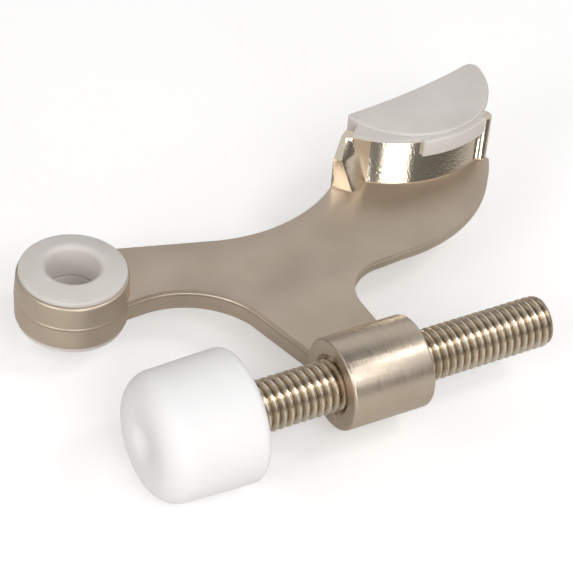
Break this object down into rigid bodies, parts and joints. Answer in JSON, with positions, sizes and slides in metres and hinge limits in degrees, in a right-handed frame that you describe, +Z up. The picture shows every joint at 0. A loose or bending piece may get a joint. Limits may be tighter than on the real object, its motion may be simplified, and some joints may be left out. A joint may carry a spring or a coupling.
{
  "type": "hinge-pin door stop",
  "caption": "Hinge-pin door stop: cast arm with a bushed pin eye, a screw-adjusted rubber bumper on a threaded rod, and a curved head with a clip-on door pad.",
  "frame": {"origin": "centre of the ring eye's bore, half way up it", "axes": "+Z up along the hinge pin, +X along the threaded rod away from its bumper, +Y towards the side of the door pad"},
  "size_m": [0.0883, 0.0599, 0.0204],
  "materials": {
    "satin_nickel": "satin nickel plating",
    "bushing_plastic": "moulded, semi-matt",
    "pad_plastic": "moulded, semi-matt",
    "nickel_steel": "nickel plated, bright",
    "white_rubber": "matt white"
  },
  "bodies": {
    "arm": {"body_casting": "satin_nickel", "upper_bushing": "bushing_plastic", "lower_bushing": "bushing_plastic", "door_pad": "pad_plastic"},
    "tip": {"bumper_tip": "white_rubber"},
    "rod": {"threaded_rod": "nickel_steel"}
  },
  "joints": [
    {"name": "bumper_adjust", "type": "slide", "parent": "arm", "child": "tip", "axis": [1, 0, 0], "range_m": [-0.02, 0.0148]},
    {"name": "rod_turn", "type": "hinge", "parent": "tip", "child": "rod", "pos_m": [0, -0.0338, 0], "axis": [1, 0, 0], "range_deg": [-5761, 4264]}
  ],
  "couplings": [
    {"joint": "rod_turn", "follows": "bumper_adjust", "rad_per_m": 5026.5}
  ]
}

========================================================================

List all lines holding the string "bodies".

Break this object down into rigid bodies, parts and joints. Answer in JSON, with positions, sizes and slides in metres and hinge limits in degrees, in a right-handed frame that you describe, +Z up. The picture shows every joint at 0. A loose or bending piece may get a joint. Limits may be tighter than on the real object, its motion may be simplified, and some joints may be left out. A joint may carry a spring or a coupling.
  "bodies": {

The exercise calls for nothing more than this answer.